The Aurelio-Arbeloa tandem dissolved due to injuries and overtures from Real Madrid respectively, but as Klopp looks to lead his side to the top end of European football, this must be avoided.
This is a pairing that Klopp can build around, but for him to do so, he must find cover at both left- and right-back.
A Lack of Cover
While Klopp’s stressing of Moreno’s “20 knocks” at Anfield on Sunday was more a representation of the left-back’s resilience and his side’s growing mental fortitude, there is an overriding concern that the Spaniard is his only trustworthy option at left-back.

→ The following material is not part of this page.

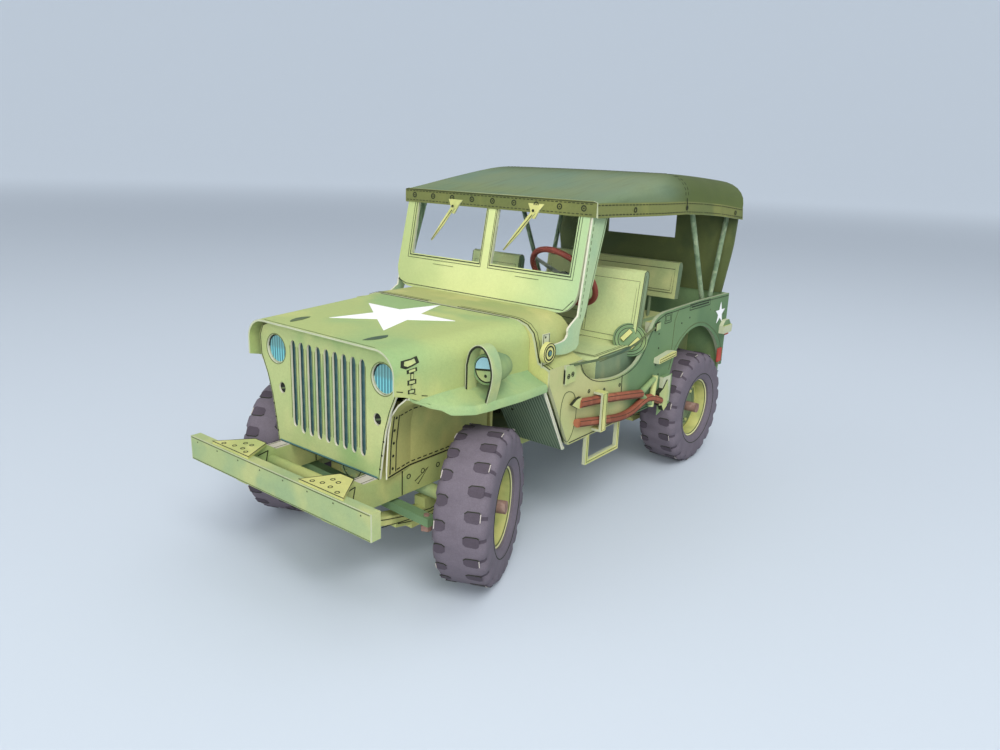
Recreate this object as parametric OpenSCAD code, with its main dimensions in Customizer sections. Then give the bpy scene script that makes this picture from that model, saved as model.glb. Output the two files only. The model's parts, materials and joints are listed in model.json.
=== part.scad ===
// Card model of an open army 4x4 car with its canvas top up, at about 1:25.
// The front points to -Y, the car's left side to +X and the roof to +Z. All sizes are millimetres.
// Lengths along the car are counted from the middle of the front wheels, before the whole car is
// moved to put its middle over the origin. What lies behind the door opening moves with the wheelbase.

/* [Overall] */
// Distance between the front and the rear axle
wheelbase = 82.3; // [70:0.1:99]
// Width of the body over its two side panels
body_width = 53.8; // [46:0.1:65]
// Height of the body's side panels above the ground
body_top = 41.6; // [36:0.1:50]
// Height of the canvas top above the ground
roof_top = 71.6; // [62:0.1:86]
// Distance between the middles of the two rear tyres
rear_track = 47.6; // [44:0.1:57]

/* [Wheels] */
// Radius of the tyres over the tread
tyre_radius = 14; // [12:0.1:16.8]
// Width of the tyres
tyre_width = 9.7; // [8:0.1:11.6]
// Radius of the rims over their lip
rim_radius = 7.45; // [6.2:0.05:8.9]
// Radius of the rolled stub axles
stub_radius = 1.2; // [1:0.05:1.4]
// Radius of the two axle tubes
axle_tube = 1.3; // [1.05:0.05:1.35]
// Distance from the middle of the car to a kingpin
kingpin_x = 20; // [18.5:0.1:24]
// Angle the front wheels are turned to the left as the model stands
steer_rest = 23; // [0:1:25]

/* [Bonnet and grille] */
// Half width of the bonnet's flat top at its front edge
bonnet_front = 15; // [12.5:0.1:17]
// Half width of the bonnet's flat top at the scuttle
bonnet_rear = 17.8; // [15:0.1:19]
// Height of the bonnet's top at its front edge
bonnet_height = 43.9; // [42:0.1:46]
// Width of one slot in the grille
slot_width = 1.25; // [0.8:0.05:1.6]
// Radius of the headlamps
headlamp_radius = 2.9; // [2.2:0.05:3.4]

/* [Bumper and wings] */
// Width of the front bumper
bumper_width = 49.3; // [42:0.1:59]
// Height of the front bumper's face
bumper_height = 4.6; // [3.8:0.1:5.5]
// Height of the front wings' flat tops above the ground
wing_top = 33; // [31:0.1:34]

// Radius of the hole in the tow hook's eye
tow_eye_radius = 0.9; // [0.75:0.05:1.1]

/* [Windscreen] */
// Half width of the windscreen frame at its foot
screen_foot = 24.6; // [23:0.05:29]
// Half width of the windscreen frame at its head
screen_head = 24.1; // [22:0.05:28]
// Half width of the post between the two panes
screen_post = 1.55; // [1:0.05:2.4]

/* [Springs] */
// Half length of a front spring
front_spring = 19.5; // [16:0.1:21.5]
// Half length of a rear spring
rear_spring = 15; // [12.5:0.1:15]

/* [Card] */
// Thickness of the body panels
card = 0.8; // [0.6:0.05:1.1]
// Thickness of the canvas top
canvas = 0.8; // [0.6:0.05:1.1]

/* [Hidden] */
$fn = 48;
half = body_width / 2;
// Height where the scuttle's cheeks start to lean in
cheek = body_top - 5.2;
stretch = wheelbase - 82.3;
axle_y = -1;
rear_y = axle_y + wheelbase;
lift = tyre_radius - 14;
raise = roof_top - 71.6;
// Height of the windscreen along its own plane
screen_high = 23.1 + raise;
rim_up = body_top - 41.6;
nose = -26.2;
tail = 97.6 + stretch + tyre_width;
mid_y = -(nose + tail) / 2;
wheel_out = 4.4;
rear_x = rear_track / 2;

// A rear coordinate, moved with the wheelbase.
function back(y) = y + stretch;

// The whole car, moved to put its middle over the origin and its tyres on the ground.
module car() {
    translate([0, mid_y, lift]) children();
}

// A box between two corners.
module slab(x0, x1, y0, y1, z0, z1) {
    translate([x0, y0, z0]) cube([x1 - x0, y1 - y0, z1 - z0]);
}

// The same piece on both sides of the car.
module pair() {
    children();
    mirror([1, 0, 0]) children();
}

// A flat plate across X, drawn as [y, z] points.
module side_plate(points, x, t) {
    translate([x, 0, 0]) rotate([90, 0, 90]) linear_extrude(t) polygon(points);
}

// A flat plate across Y, drawn as [x, z] points.
module cross_plate(points, y, t) {
    translate([0, y + t, 0]) rotate([90, 0, 0]) linear_extrude(t) polygon(points);
}

// A flat plate lying down, drawn as [x, y] points.
module flat_plate(points, z, t) {
    translate([0, 0, z]) linear_extrude(t) polygon(points);
}

// A round bar from one point to another.
module bar(a, b, r) {
    d = b - a;
    flat = sqrt(d[0] * d[0] + d[1] * d[1]);
    translate(a) rotate([0, atan2(flat, d[2]), atan2(d[1], d[0])]) cylinder(r = r, h = norm(d));
}

// --- chassis ---

module rail() {
    side_plate([
        [nose + 2, 21.7], [-19.6, 21.7], [-17.5, 20.4], [8, 20.4], [12, 19.2], [back(96.4), 19.2],
        [back(96.4), 15.4], [nose + 2, 15.4]
    ], 10.4, 3);
}

module chassis_frame() {
    color("#8c9440") car() union() {
        pair() rail();
        bar([-11, -18.6, 18.4], [11, -18.6, 18.4], 1.1);
        slab(-11, 11, 33, 37, 15.4, 17.4);
        slab(-11, 11, back(58), back(61), 18, 19.2);
        slab(-16.5, 16.5, back(94), back(96.4), 15.4, 19.2);
    }
}

module front_bumper() {
    color("#98a04c") car() difference() {
        slab(-bumper_width / 2, bumper_width / 2, nose, nose + 2, 21.7 - bumper_height, 21.7);
        slab(-bumper_width / 2 + 0.8, -13.8, nose + 0.8, nose + 3, 22.5 - bumper_height, 20.9);
        slab(-9.8, 9.8, nose + 0.8, nose + 3, 22.5 - bumper_height, 20.9);
        slab(13.8, bumper_width / 2 - 0.8, nose + 0.8, nose + 3, 22.5 - bumper_height, 20.9);
    }
}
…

With Jose Enrique and Brad Smith the pretenders to the crown at this stage, any injury to Moreno would leave Klopp’s defence extremely fragile.
With Madrid reportedly interested in a January move for Moreno, too, this issue is magnified.
Moreover, though Clyne has proven to be a remarkably fit, dependable option at right-back throughout his time in the Premier League with both Southampton and Liverpool, Klopp’s lack of options in reserve is similarly worrying.
Emre Can and Connor Randall are the most suitable deputies on the right-hand side of defence, and neither can profess to be as proficient as Clyne.
Both Can and Clyne are one yellow card away from a one-match suspension in the Premier League, leaving Klopp with the very real concern of fielding an untested Randall in the top flight in the near future.
As the 48-year-old has frequently stressed following his arrival, this is a situation he was fully aware of when he arrived: this is a Liverpool squad with real quality, but with very little in terms of defensive depth.
He will be content to work with what he has until the January transfer market opens, but beyond that stage he would be wise to look for cover for his first-choice full-backs.
In Moreno and Clyne, Klopp has the makings of a great partnership, perfectly suited to his intensive regime on Merseyside.
But they will still need backup in order to maintain their form and consistency.